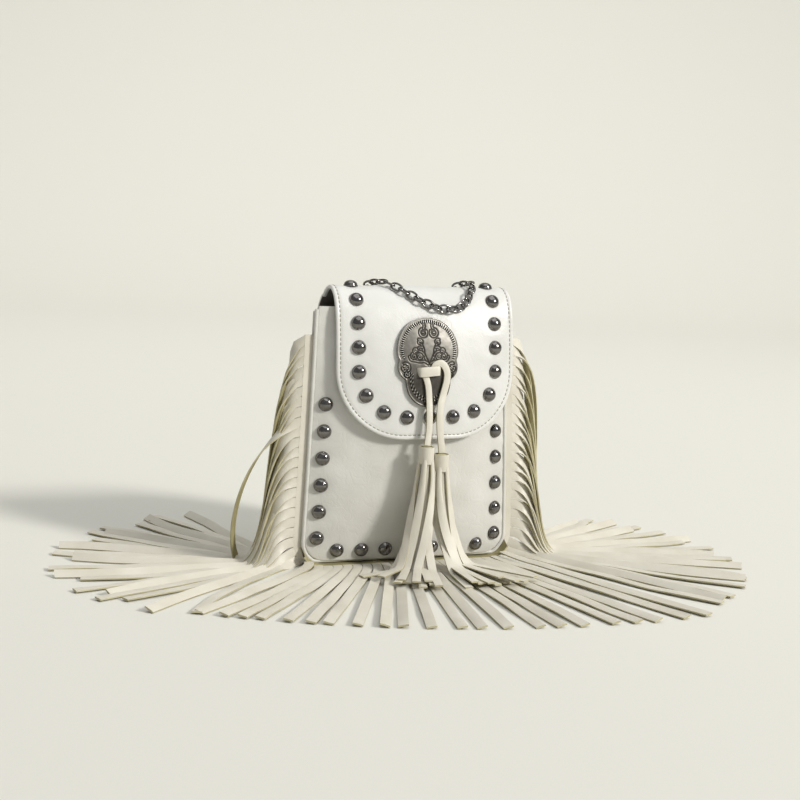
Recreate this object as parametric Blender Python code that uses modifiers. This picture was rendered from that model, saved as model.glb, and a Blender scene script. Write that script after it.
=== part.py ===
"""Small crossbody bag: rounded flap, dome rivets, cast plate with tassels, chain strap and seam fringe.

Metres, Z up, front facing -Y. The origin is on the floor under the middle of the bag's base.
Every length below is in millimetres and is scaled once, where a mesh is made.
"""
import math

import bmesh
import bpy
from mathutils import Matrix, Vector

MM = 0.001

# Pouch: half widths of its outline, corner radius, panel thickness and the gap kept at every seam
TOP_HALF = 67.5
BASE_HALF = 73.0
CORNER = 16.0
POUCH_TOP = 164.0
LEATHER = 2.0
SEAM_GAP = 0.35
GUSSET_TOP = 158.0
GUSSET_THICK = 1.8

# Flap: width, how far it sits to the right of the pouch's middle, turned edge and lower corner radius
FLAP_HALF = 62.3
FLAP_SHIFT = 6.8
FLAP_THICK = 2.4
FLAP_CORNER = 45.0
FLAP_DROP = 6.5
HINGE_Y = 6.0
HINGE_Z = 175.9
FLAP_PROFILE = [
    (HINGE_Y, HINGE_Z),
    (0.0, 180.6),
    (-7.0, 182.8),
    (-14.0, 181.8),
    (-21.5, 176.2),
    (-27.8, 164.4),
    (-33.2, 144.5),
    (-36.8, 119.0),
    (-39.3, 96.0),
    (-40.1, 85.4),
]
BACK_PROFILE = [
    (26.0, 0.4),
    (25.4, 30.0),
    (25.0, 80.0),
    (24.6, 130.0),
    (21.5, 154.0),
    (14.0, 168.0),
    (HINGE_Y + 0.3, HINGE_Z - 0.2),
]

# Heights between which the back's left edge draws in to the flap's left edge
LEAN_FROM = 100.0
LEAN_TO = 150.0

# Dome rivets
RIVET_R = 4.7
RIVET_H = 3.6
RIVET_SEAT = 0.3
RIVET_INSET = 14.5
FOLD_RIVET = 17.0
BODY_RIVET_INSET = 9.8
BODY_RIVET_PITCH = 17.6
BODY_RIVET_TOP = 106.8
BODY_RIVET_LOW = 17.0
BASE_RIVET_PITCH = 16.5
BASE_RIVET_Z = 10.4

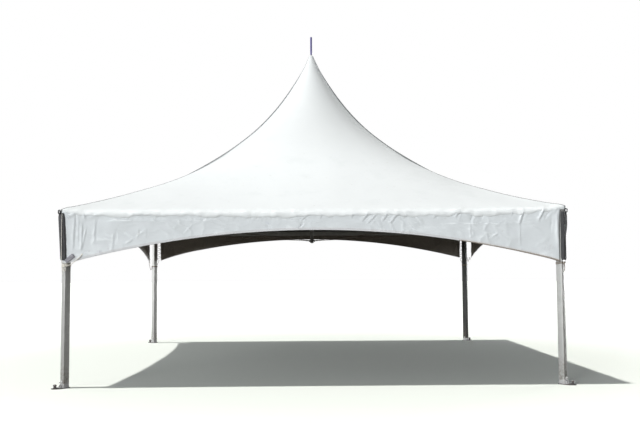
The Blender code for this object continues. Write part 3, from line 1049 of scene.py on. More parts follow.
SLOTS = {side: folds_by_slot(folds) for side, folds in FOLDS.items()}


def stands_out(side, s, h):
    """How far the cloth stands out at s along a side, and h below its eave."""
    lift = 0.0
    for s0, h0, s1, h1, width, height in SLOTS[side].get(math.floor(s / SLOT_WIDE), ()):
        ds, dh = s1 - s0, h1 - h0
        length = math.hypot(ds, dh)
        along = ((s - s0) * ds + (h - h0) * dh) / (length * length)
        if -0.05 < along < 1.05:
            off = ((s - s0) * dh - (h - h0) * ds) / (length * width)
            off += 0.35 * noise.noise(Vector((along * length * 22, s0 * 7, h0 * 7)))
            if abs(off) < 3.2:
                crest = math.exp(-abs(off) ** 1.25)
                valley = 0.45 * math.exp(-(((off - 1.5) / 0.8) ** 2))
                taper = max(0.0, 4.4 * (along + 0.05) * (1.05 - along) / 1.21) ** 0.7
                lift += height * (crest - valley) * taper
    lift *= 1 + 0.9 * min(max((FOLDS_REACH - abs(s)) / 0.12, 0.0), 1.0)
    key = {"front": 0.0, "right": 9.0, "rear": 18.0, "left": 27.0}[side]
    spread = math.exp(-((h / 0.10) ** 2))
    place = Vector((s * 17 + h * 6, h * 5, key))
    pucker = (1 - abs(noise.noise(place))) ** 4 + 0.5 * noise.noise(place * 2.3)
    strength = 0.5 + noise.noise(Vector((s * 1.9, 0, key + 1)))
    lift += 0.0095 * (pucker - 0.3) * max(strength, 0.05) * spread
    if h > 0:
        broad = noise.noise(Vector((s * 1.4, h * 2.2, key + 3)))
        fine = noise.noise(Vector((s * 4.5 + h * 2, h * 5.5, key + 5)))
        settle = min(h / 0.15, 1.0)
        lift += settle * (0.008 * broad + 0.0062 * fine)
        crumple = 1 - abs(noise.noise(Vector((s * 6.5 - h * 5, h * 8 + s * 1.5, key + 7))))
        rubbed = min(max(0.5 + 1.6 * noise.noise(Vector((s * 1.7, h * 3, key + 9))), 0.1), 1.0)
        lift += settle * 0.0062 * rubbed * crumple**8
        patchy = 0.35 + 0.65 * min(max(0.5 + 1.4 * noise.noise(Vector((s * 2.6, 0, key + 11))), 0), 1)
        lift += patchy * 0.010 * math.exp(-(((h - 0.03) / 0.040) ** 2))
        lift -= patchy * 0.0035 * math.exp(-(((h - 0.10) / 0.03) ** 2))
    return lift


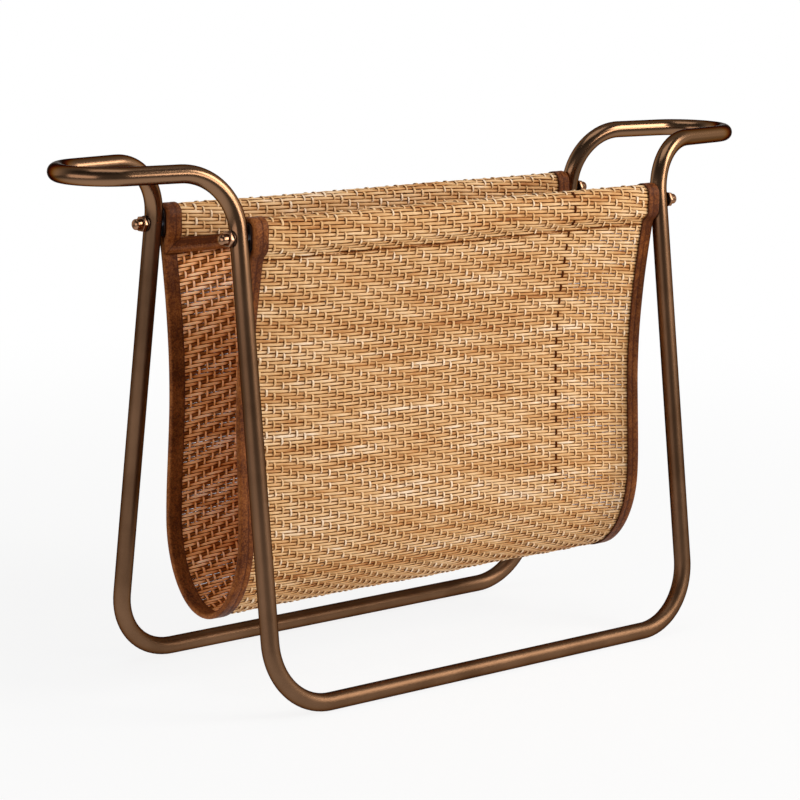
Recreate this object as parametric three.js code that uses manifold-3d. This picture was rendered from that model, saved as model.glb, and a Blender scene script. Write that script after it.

- **SHORT PROBLEM**
From the records above, pick out and copy each line holding the word "uses".

- **RESPONSE BELOW**
Recreate this object as parametric Blender Python code that uses modifiers. This picture was rendered from that model, saved as model.glb, and a Blender scene script. Write that script after it.
Recreate this object as parametric three.js code that uses manifold-3d. This picture was rendered from that model, saved as model.glb, and a Blender scene script. Write that script after it.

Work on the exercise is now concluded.